For the first time since March of 2010, the Osaka Prefectural Gymnasium played host to a sumo tournament.
Things started off slow and somber on the opening day as the tournament, as the entire nation paused to remember the victims of the 2011 earthquake and tsunami that changed Japan forever.
Later in the day, in an indication of things to come, Mongolian sekiwake Kakuryu downed his Day 1 opponent Kyokutenho with a well-worked yorikiri win, Estonian ozeki Baruto took on the heavier Gagamaru, employing a powerful uwatenage overarm throw move to finish him off, and Hakuho quietly stole beneath the radar with an all-too-easy thrust down to send komusubi Tochiozan to his first loss of the basho.
Combined, the aforementioned trio wrote most of the headlines as the basho wore on, with the spunky Fujishima Beya Mongolian Shotenro fighting at the maegashira 16 rank adding a dash of spice until midway through week two when his own 9-1 record come Day 11 came off the rails with five consecutive defeats against higher ranked foes in the last five days.
By Day 15 Kakuryu on 13-1 only needed to beat the maegashira 6 Goeido — a rikishi against whom he had enjoyed 9 wins and suffered just 3 defeats to date — to take the title. At this juncture Hakyho stood at 12-2. Kakuryu lost.
A few minutes later yokozuna grand champion Hakuho went on to down Baruto — in large part before the match had actually begun, courtesy his presence as a yokozuna and the mental games at the tachiai. This went on to set up a final day play-off against his fellow Mongolian Kakuryu.

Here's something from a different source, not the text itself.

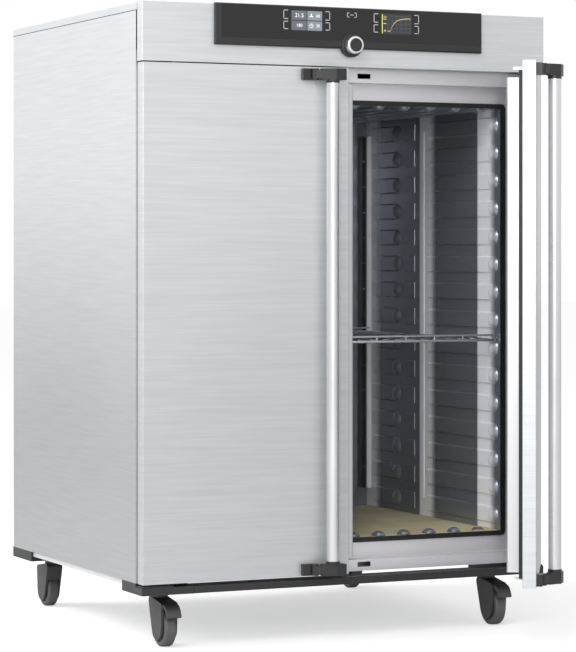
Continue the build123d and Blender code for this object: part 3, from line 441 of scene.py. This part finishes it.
# %% Mesh helpers
def keep(mesh, name, material, body):
    """Turns a bmesh into a piece that rides on a body."""
    data = bpy.data.meshes.new(name)
    mesh.to_mesh(data)
    mesh.free()
    piece = bpy.data.objects.new(name, data)
    bpy.context.scene.collection.objects.link(piece)
    data.materials.append(material)
    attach(piece, body)
    return piece


def add_block(mesh, low, high):
    """A box between two corners."""
    low, high = Vector(low), Vector(high)
    middle = (low + high) / 2
    size = high - low
    matrix = Matrix.Translation(middle) @ Matrix.Diagonal((*size, 1))
    bmesh.ops.create_cube(mesh, size=1, matrix=matrix)


def facing(direction):
    """A matrix that turns the Z axis towards a direction."""
    return Vector(direction).to_track_quat("Z", "Y").to_matrix().to_4x4()


def add_disc(mesh, place, direction, radius, thickness, top=None, sides=24):
    """A round disc that stands on a place and rises along a direction."""
    matrix = Matrix.Translation(Vector(place)) @ facing(direction)
    matrix = matrix @ Matrix.Translation((0, 0, thickness / 2))
    bmesh.ops.create_cone(
        mesh,
        cap_ends=True,
        segments=sides,
        radius1=radius,
        radius2=radius if top is None else top,
        depth=thickness,
        matrix=matrix,
    )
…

Both men were thus at 13-2 after 15 bouts apiece. The final bout of the first tournament in Osaka since 2010 would therefore see one Mongolian go against another — both the same age, both from Ulan Bator. The winner would walk away a yusho winner — the man defeated, an also-ran
One of the best battles sumo has seen in the past two years, since Hakuho, downed by former yokozuna Asashoryu in a play-off at the September 2009 tourney, saw the same man claim a victory over his sekiwake foe. But only just — and courtesy an uwatenage overarm throw that left them both on the clay that will be replayed many times in the years ahead.
As a result of his magnificent 13-2 record this basho, his more-than-satisfactory (for promotion to ozeki rank) 33-12 win/loss record over the past three basho, and his overall 64-26 over the past calendar year, Kakuryu was, on Wednesday morning, paid a visit by representatives of the sumo association.

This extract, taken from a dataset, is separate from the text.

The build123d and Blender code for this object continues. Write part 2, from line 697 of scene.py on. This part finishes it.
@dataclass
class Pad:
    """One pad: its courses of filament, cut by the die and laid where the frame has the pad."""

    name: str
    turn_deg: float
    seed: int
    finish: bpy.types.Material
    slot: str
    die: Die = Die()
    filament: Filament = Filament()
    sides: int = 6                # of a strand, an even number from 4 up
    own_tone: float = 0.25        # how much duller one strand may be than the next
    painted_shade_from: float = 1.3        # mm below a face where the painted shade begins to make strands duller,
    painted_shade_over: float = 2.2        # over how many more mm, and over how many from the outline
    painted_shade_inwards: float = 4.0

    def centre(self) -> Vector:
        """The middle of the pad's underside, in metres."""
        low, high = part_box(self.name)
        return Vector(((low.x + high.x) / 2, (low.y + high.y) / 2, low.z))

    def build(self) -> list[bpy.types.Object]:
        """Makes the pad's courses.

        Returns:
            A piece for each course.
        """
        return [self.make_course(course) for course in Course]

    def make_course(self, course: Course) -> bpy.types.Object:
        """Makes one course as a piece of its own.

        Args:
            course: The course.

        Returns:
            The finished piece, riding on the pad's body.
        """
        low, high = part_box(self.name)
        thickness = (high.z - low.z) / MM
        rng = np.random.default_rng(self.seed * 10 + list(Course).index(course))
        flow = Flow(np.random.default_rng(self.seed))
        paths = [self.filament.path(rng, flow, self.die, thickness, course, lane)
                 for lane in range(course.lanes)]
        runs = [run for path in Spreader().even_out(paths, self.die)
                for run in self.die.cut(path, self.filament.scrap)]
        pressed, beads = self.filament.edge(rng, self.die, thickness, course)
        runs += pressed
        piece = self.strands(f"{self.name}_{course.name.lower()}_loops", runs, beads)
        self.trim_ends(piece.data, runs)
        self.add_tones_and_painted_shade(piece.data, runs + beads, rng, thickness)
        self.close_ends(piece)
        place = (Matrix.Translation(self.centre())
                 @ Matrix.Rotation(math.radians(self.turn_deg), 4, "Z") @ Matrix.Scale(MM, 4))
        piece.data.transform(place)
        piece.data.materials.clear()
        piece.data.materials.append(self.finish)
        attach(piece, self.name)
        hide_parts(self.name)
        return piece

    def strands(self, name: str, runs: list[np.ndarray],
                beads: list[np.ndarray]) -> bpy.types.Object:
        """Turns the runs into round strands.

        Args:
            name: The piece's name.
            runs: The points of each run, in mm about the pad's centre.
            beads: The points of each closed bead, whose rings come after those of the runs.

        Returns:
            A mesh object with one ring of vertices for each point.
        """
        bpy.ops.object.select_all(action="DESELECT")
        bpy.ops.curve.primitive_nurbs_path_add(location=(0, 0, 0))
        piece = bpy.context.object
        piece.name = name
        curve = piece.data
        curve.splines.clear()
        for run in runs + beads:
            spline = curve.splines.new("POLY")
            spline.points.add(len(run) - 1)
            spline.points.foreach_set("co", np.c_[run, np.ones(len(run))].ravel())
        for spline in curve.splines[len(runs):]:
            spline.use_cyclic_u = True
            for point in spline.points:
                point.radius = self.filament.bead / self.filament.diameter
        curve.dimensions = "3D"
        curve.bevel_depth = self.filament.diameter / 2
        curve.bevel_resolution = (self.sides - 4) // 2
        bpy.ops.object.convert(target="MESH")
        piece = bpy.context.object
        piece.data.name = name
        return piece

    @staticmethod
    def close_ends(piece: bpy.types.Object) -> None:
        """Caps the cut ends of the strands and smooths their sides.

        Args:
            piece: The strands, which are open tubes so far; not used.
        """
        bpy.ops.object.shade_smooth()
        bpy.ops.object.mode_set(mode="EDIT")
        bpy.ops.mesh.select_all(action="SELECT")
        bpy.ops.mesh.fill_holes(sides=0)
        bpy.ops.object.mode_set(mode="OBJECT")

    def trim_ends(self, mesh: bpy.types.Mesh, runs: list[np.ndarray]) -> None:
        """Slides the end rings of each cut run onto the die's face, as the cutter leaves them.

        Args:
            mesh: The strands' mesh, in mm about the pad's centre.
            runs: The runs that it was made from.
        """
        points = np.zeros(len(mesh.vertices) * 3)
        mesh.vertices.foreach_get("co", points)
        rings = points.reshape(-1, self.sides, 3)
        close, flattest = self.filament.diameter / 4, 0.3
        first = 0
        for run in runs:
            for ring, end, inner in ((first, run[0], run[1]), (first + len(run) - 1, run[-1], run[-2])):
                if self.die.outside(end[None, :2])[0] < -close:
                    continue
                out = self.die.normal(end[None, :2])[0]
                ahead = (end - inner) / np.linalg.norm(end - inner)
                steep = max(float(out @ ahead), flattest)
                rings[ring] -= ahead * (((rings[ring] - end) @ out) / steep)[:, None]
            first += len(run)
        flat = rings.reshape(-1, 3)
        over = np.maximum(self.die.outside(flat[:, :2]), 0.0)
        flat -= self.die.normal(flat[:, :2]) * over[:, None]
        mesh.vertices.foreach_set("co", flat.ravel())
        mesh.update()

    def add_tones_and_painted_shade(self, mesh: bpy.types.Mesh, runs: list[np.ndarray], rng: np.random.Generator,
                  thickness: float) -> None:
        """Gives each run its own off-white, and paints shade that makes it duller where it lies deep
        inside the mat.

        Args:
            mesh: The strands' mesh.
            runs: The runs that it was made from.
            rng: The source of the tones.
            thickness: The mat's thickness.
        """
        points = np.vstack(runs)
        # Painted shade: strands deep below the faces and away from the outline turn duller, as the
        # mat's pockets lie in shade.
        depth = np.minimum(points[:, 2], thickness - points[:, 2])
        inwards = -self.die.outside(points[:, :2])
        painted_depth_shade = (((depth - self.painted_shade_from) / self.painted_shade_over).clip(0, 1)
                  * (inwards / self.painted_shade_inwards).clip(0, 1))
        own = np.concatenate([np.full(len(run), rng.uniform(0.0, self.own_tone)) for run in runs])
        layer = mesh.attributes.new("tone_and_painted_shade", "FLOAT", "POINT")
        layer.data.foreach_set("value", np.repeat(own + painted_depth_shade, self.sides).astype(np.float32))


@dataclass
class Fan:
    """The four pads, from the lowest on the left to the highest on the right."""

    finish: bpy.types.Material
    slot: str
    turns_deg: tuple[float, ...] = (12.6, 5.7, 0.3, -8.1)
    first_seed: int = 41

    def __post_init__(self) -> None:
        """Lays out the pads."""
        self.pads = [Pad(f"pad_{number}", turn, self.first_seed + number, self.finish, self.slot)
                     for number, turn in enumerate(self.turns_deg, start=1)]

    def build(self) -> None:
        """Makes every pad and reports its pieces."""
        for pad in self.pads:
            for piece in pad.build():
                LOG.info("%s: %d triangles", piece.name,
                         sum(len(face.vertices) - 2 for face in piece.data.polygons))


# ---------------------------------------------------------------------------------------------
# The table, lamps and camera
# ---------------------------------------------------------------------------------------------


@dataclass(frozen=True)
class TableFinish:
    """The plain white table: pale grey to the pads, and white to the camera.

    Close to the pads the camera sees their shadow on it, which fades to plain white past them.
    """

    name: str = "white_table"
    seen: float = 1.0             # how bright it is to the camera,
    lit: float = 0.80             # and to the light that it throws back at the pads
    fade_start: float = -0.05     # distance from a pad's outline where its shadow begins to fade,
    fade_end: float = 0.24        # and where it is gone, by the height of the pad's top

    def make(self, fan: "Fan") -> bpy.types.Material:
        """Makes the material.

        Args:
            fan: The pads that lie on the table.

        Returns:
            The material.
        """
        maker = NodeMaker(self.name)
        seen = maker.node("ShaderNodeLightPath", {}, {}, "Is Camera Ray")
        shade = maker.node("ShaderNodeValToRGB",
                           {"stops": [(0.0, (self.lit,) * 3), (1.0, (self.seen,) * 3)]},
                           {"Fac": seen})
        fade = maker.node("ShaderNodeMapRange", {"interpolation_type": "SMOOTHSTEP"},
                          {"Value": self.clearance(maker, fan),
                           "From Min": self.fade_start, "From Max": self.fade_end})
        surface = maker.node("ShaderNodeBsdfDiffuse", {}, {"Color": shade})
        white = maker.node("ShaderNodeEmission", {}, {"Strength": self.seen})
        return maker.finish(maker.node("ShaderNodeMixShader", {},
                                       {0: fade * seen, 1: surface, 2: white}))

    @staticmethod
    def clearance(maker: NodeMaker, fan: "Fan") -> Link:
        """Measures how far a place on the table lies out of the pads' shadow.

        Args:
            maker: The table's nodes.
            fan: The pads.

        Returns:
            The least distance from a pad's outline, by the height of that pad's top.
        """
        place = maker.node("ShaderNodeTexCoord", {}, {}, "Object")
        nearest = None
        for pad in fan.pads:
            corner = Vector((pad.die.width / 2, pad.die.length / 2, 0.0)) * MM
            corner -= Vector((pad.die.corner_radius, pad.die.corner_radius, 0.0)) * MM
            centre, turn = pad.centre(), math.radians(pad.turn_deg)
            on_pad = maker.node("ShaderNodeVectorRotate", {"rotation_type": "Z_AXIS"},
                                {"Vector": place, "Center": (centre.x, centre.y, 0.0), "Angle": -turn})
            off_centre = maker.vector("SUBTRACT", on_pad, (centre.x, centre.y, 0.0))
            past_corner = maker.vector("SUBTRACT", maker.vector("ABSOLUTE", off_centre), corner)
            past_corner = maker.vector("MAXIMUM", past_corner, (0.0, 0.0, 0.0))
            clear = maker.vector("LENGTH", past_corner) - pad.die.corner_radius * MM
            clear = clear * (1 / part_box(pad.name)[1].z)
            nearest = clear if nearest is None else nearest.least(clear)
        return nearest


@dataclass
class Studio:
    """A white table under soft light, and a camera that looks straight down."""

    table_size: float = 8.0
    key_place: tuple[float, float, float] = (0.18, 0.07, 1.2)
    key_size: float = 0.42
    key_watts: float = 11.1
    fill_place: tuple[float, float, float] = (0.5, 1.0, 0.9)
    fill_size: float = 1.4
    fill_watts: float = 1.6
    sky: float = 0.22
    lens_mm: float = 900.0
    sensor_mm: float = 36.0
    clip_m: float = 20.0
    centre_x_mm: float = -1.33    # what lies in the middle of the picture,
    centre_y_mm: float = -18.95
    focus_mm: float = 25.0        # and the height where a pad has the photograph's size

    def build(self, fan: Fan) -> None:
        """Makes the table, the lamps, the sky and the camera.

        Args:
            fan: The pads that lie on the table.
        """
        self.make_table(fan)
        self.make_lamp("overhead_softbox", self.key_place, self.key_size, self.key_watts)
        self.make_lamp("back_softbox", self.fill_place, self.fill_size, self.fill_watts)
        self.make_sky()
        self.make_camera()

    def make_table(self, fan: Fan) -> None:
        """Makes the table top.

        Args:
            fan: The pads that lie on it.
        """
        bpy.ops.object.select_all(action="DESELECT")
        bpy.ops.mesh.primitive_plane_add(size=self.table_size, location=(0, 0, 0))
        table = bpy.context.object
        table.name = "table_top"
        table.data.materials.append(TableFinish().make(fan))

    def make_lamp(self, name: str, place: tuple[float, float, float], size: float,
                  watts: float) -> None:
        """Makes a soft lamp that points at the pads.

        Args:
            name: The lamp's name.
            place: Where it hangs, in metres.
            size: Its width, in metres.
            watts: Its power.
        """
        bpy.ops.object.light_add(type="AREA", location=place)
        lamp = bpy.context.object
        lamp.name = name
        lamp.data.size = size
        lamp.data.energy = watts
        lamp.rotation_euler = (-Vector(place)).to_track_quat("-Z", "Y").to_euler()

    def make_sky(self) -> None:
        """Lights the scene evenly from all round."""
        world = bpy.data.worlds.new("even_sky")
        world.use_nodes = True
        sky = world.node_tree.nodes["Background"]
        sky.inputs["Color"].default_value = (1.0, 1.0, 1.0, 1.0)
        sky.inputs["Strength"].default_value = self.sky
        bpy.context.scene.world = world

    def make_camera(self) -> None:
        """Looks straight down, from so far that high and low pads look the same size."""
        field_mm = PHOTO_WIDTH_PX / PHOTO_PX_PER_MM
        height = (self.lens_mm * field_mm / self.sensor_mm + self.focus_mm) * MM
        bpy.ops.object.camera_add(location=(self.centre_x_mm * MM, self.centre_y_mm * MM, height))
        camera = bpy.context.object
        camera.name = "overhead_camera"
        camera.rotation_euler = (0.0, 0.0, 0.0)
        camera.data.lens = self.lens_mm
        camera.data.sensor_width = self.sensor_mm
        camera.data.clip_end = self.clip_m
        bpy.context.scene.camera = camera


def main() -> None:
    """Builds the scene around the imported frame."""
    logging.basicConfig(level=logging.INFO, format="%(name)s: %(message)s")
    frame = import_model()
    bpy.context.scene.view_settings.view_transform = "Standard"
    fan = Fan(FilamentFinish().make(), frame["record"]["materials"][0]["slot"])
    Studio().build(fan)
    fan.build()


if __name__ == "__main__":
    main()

The men charged with informing him of his promotion included Shikoroyama Oyakata, the brother of Kakuryu’s own stablemaster and a former sekiwake himself.
With the promotion, Kakuryu, who is expected to keep his shikona (fighting name) but may change it should he ever win back-to back yusho and be promoted to yokozuna, will be the sport’s ninth ozeki to date born overseas, the fourth Mongolian to reach the rank.
This will mean that come the 2012 Natsu Basho in Tokyo this May there will be a record six ozeki at the second rank, a feat never before seen in the sport’s 255 years of recorded history.
Thankfully all are reasonably young. All are capable of winning a tournament — perhaps not back to back to secure promotion to the highest rank, but at least one. Harumafuji, Baruto and Kotooshu have already proven this point. Kakuryu has come close as have Kisenosato and Kotoshogiku in recent times.
In this regard all apparently bodes well for sumo. The competition is healthy,
Hakuho is no longer the shoe-in he so long has been, and the ozeki line-up look capable of challenging the top dog for the basho on a regular basis.
That is, until we get to the fact that four of the six ozeki are non-Japanese. But that is a story for another day. And one to be covered here in Sumo Scribblings between the basho a couple of weeks from now
Hats off to Kakuryu for a wonderful ascent to sumo’s second rank, but let’s not forget Hak now has his 22nd top flight title and is within site of Asashoryu’s 25 championship record, the 31 of Chiyonofuji, and the ultimate goal — the 32 of Taiho.